His humour was most often based in reality – his characters Maude Frickert and Elwood P Suggins, for example, were based on people Winters knew growing up in Ohio. A devotee of Groucho Marx and Laurel and Hardy, Winters, with his free-for-all brand of humour, inspired Johnny Carson, Billy Crystal, Tracey Ullman and Lily Tomlin among many others. But Williams and Carrey are his best-known followers. Carson in particular lifted Winters’ Maude Frickert character almost intact for the long-running Aunt Blabby character he portrayed on The Tonight Show.
It was Robin Williams who helped introduce Winters to millions of new fans in 1981 as the son of Williams’ goofball alien and his earthling wife in the final season of ABC’s Mork and Mindy.

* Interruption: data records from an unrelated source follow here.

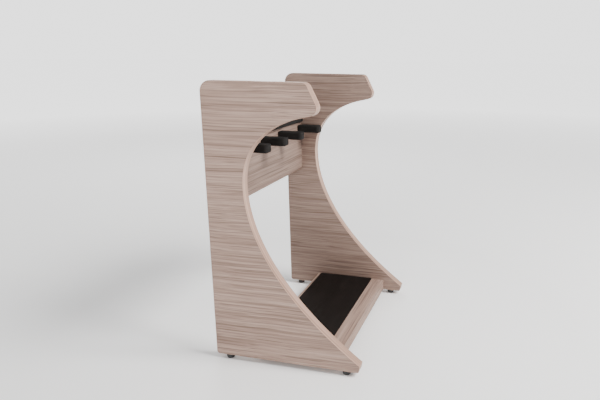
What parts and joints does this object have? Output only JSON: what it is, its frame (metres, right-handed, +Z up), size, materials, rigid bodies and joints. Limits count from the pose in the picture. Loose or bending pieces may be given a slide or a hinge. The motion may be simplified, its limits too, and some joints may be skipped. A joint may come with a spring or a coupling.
{
  "type": "guitar rack",
  "caption": "Free-standing floor rack with curved wooden side panels, a padded base board and foam-covered fingers on a high back board that keep guitar necks apart.",
  "frame": {"origin": "on the floor under the middle of the rack's bounding box", "axes": "+X to the right seen from the front, +Y to the rear, +Z up"},
  "size_m": [0.65, 0.513, 0.95],
  "materials": {
    "panel_laminate": "matt wood-grain laminate",
    "edge_band": "satin wood-grain edge band",
    "board_laminate": "matt wood-grain laminate",
    "core_wood": "plain beech",
    "foam": "matt closed-cell foam",
    "base_pad": "matt textured rubber",
    "foot_plastic": "fine moulded texture",
    "bright_steel": "zinc-plated thread",
    "zinc_steel": "die-cast zinc"
  },
  "bodies": {
    "frame": {"side_panel_left": "panel_laminate", "edge_band_left": "edge_band", "side_panel_right": "panel_laminate", "edge_band_right": "edge_band", "base_board": "board_laminate", "base_band_front": "board_laminate", "base_band_rear": "edge_band", "base_pad": "base_pad", "back_board": "board_laminate", "back_band_top": "edge_band", "back_band_bottom": "edge_band", "neck_bumper": "foam", "finger_foam_1": "foam", "finger_core_1": "core_wood", "finger_screw_1": "zinc_steel", "finger_foam_2": "foam", "finger_core_2": "core_wood", "finger_screw_2": "zinc_steel", "finger_foam_3": "foam", "finger_core_3": "core_wood", "finger_screw_3": "zinc_steel", "finger_foam_4": "foam", "finger_core_4": "core_wood", "finger_screw_4": "zinc_steel", "foot_insert_front_left": "zinc_steel", "foot_insert_rear_left": "zinc_steel", "foot_insert_front_right": "zinc_steel", "foot_insert_rear_right": "zinc_steel", "cam_base_front_left": "zinc_steel", "cam_bolt_base_front_left": "bright_steel", "cam_base_rear_left": "zinc_steel", "cam_bolt_base_rear_left": "bright_steel", "cam_back_lower_left": "zinc_steel", "cam_bolt_back_lower_left": "bright_steel", "cam_back_upper_left": "zinc_steel", "cam_bolt_back_upper_left": "bright_steel", "cam_base_front_right": "zinc_steel", "cam_bolt_base_front_right": "bright_steel", "cam_base_rear_right": "zinc_steel", "cam_bolt_base_rear_right": "bright_steel", "cam_back_lower_right": "zinc_steel", "cam_bolt_back_lower_right": "bright_steel", "cam_back_upper_right": "zinc_steel", "cam_bolt_back_upper_right": "bright_steel", "dowel_base_left": "core_wood", "dowel_back_left": "core_wood", "dowel_base_right": "core_wood", "dowel_back_right": "core_wood"},
    "foot_front_left": {"foot_pad_front_left": "foot_plastic"},
    "stud_front_left": {"foot_stud_front_left": "bright_steel"},
    "foot_rear_left": {"foot_pad_rear_left": "foot_plastic"},
    "stud_rear_left": {"foot_stud_rear_left": "bright_steel"},
    "foot_front_right": {"foot_pad_front_right": "foot_plastic"},
    "stud_front_right": {"foot_stud_front_right": "bright_steel"},
    "foot_rear_right": {"foot_pad_rear_right": "foot_plastic"},
    "stud_rear_right": {"foot_stud_rear_right": "bright_steel"}
  },
  "joints": [
    {"name": "foot_lift_front_left", "type": "slide", "parent": "frame", "child": "foot_front_left", "axis": [0, 0, -1], "range_m": [0, 0.01]},
    {"name": "stud_turn_front_left", "type": "hinge", "parent": "foot_front_left", "child": "stud_front_left", "pos_m": [-0.309, -0.20747, 0.01], "axis": [0, 0, -1], "range_deg": [0, 2881]},
    {"name": "foot_lift_rear_left", "type": "slide", "parent": "frame", "child": "foot_rear_left", "axis": [0, 0, -1], "range_m": [0, 0.01]},
    {"name": "stud_turn_rear_left", "type": "hinge", "parent": "foot_rear_left", "child": "stud_rear_left", "pos_m": [-0.309, 0.21353, 0.01], "axis": [0, 0, -1], "range_deg": [0, 2881]},
    {"name": "foot_lift_front_right", "type": "slide", "parent": "frame", "child": "foot_front_right", "axis": [0, 0, -1], "range_m": [0, 0.01]},
    {"name": "stud_turn_front_right", "type": "hinge", "parent": "foot_front_right", "child": "stud_front_right", "pos_m": [0.309, -0.20747, 0.01], "axis": [0, 0, -1], "range_deg": [0, 2881]},
    {"name": "foot_lift_rear_right", "type": "slide", "parent": "frame", "child": "foot_rear_right", "axis": [0, 0, -1], "range_m": [0, 0.01]},
    {"name": "stud_turn_rear_right", "type": "hinge", "parent": "foot_rear_right", "child": "stud_rear_right", "pos_m": [0.309, 0.21353, 0.01], "axis": [0, 0, -1], "range_deg": [0, 2881]}
  ],
  "couplings": [
    {"joint": "stud_turn_front_left", "follows": "foot_lift_front_left", "rad_per_m": 5026.5},
    {"joint": "stud_turn_rear_left", "follows": "foot_lift_rear_left", "rad_per_m": 5026.5},
    {"joint": "stud_turn_front_right", "follows": "foot_lift_front_right", "rad_per_m": 5026.5},
    {"joint": "stud_turn_rear_right", "follows": "foot_lift_rear_right", "rad_per_m": 5026.5}
  ]
}
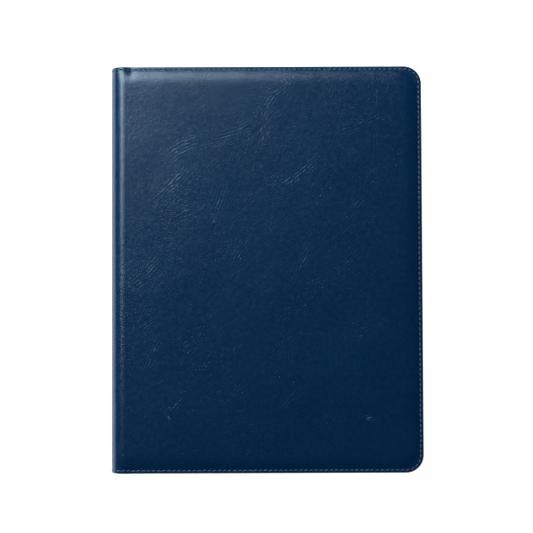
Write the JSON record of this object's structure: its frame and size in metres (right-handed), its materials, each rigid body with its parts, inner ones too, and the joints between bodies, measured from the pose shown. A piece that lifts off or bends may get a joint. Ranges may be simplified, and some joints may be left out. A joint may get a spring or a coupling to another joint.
{
  "type": "ring-bound pilot logbook",
  "caption": "Padded leather logbook binder with round spine, stitched edges, ring mechanism, log sheets, dividers, pockets and pen loop.",
  "frame": {"origin": "middle of the closed logbook's footprint, on the plane it lies on", "axes": "+X from the spine to the fore-edge, +Y from tail to head, +Z out through the front cover"},
  "size_m": [0.1854, 0.242, 0.036],
  "materials": {
    "cover_leather": "creased satin bonded leather",
    "padding_foam": "soft open-cell foam",
    "stiff_board": "grey binder's board",
    "lining_cloth": "matt woven lining",
    "stitching_thread": "twisted thread",
    "pocket_leather": "thin smooth pocket leather",
    "elastic_webbing": "ribbed elastic",
    "bright_plated_steel": "bright plating",
    "plain_steel": "plain rolled steel",
    "log_paper": "ruled ledger paper",
    "divider_plastic": "frosted sheet",
    "clear_plastic": "clear film",
    "laminated_card": "laminated card",
    "pen_plastic": "polished",
    "pen_metal": "bright plating"
  },
  "bodies": {
    "back_cover": {"back_leather": "cover_leather", "back_foam": "padding_foam", "back_board": "stiff_board", "back_lining": "lining_cloth", "back_stitching": "stitching_thread", "rear_pocket": "pocket_leather", "ring_base_plate": "bright_plated_steel", "ring_rivets": "plain_steel", "rivet_washers": "plain_steel", "lever_pins": "plain_steel", "log_sheets_1": "log_paper", "log_sheets_2": "log_paper", "log_sheets_3": "log_paper", "divider_1": "divider_plastic", "divider_2": "divider_plastic", "divider_3": "divider_plastic", "divider_4": "divider_plastic"},
    "spine": {"spine_leather": "cover_leather", "spine_board": "stiff_board", "spine_lining": "lining_cloth"},
    "front_cover": {"front_leather": "cover_leather", "front_foam": "padding_foam", "front_board": "stiff_board", "front_lining": "lining_cloth", "front_stitching": "stitching_thread", "document_pocket": "pocket_leather", "card_slots": "pocket_leather", "pen_loop": "elastic_webbing"},
    "pen": {"pen_barrel": "pen_plastic", "pen_cap": "pen_plastic", "pen_clip": "pen_metal", "pen_tip": "pen_metal"},
    "licence_card": {"licence_card": "laminated_card"},
    "right_rings": {"ring_halves_right": "bright_plated_steel", "toggle_plate_right": "plain_steel"},
    "left_rings": {"ring_halves_left": "bright_plated_steel", "toggle_plate_left": "plain_steel"},
    "head_lever": {"lever_head": "bright_plated_steel"},
    "tail_lever": {"lever_tail": "bright_plated_steel"},
    "turned_leaves": {"current_log_leaf": "log_paper", "clear_flyleaf": "clear_plastic"}
  },
  "joints": [
    {"name": "spine_hinge", "type": "hinge", "parent": "back_cover", "child": "spine", "pos_m": [-0.09082, 0, 0.00193], "axis": [0, -1, 0], "range_deg": [0, 90]},
    {"name": "front_cover_hinge", "type": "hinge", "parent": "spine", "child": "front_cover", "pos_m": [-0.09082, 0, 0.03407], "axis": [0, -1, 0], "range_deg": [0, 90]},
    {"name": "leaf_turn", "type": "hinge", "parent": "back_cover", "child": "turned_leaves", "pos_m": [-0.07275, 0, 0.0154], "axis": [0, -1, 0], "range_deg": [0, 183]},
    {"name": "ring_open_right", "type": "hinge", "parent": "back_cover", "child": "right_rings", "pos_m": [-0.06125, 0, 0.0064], "axis": [0, 1, 0], "range_deg": [0, 13]},
    {"name": "ring_open_left", "type": "hinge", "parent": "back_cover", "child": "left_rings", "pos_m": [-0.08425, 0, 0.0064], "axis": [0, 1, 0], "range_deg": [-13, 0]},
    {"name": "head_lever_press", "type": "hinge", "parent": "back_cover", "child": "head_lever", "pos_m": [-0.07275, 0.104, 0.0076], "axis": [-1, 0, 0], "range_deg": [0, 18]},
    {"name": "tail_lever_press", "type": "hinge", "parent": "back_cover", "child": "tail_lever", "pos_m": [-0.07275, -0.104, 0.0076], "axis": [1, 0, 0], "range_deg": [0, 18]},
    {"name": "pen_draw", "type": "slide", "parent": "front_cover", "child": "pen", "axis": [0, 1, 0], "range_m": [0, 0.085]},
    {"name": "card_draw", "type": "slide", "parent": "front_cover", "child": "licence_card", "axis": [0, 1, 0], "range_m": [0, 0.045]}
  ],
  "couplings": [
    {"joint": "front_cover_hinge", "follows": "spine_hinge", "ratio": 1},
    {"joint": "leaf_turn", "follows": "spine_hinge", "ratio": 2.0333},
    {"joint": "ring_open_left", "follows": "ring_open_right", "ratio": -1},
    {"joint": "head_lever_press", "follows": "ring_open_right", "ratio": 1.3846},
    {"joint": "tail_lever_press", "follows": "ring_open_right", "ratio": 1.3846}
  ]
}
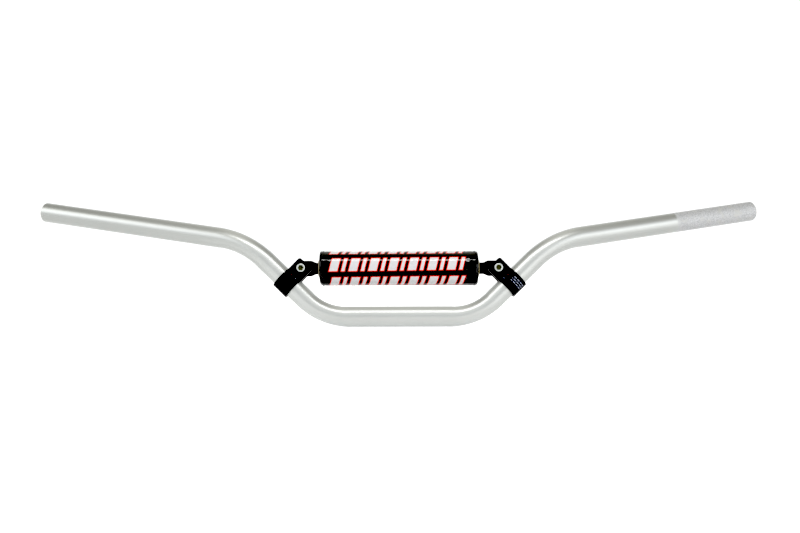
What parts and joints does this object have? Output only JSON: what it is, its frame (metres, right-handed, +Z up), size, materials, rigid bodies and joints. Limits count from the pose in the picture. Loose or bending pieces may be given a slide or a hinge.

The two often strayed from the script. “The best stuff was before the cameras were on, when he was open and free to create,” Williams recalled. “Jonathan would just blow the doors off.”
Winters made TV history in 1956, when RCA broadcast the first public demonstration of colour videotape on his show. He quickly realised the possibilities, using video technology to appear as two characters, bantering back and forth, seemingly in the studio at the same time.
Winters’ only Emmy was for best-supporting actor for playing Randy Quaid’s father in the sitcom Davis Rules (1991). He was nominated again in 2003 as outstanding guest actor in a comedy series for an appearance on Life With Bonnie. He also won two Grammys, one for his work on The Little Prince album in 1975 and another for his Crank Calls comedy album in 1996.
Winters was sought out in later years for his changeling voice, and he contributed to numerous cartoons and animated films. He played three characters in the The Adventures of Rocky and Bullwinkle movie in 2000 and he is the voice of Papa in the forthcoming The Smurfs 2 film. He continued to work almost to the end of his life, and to influence new generations of comics.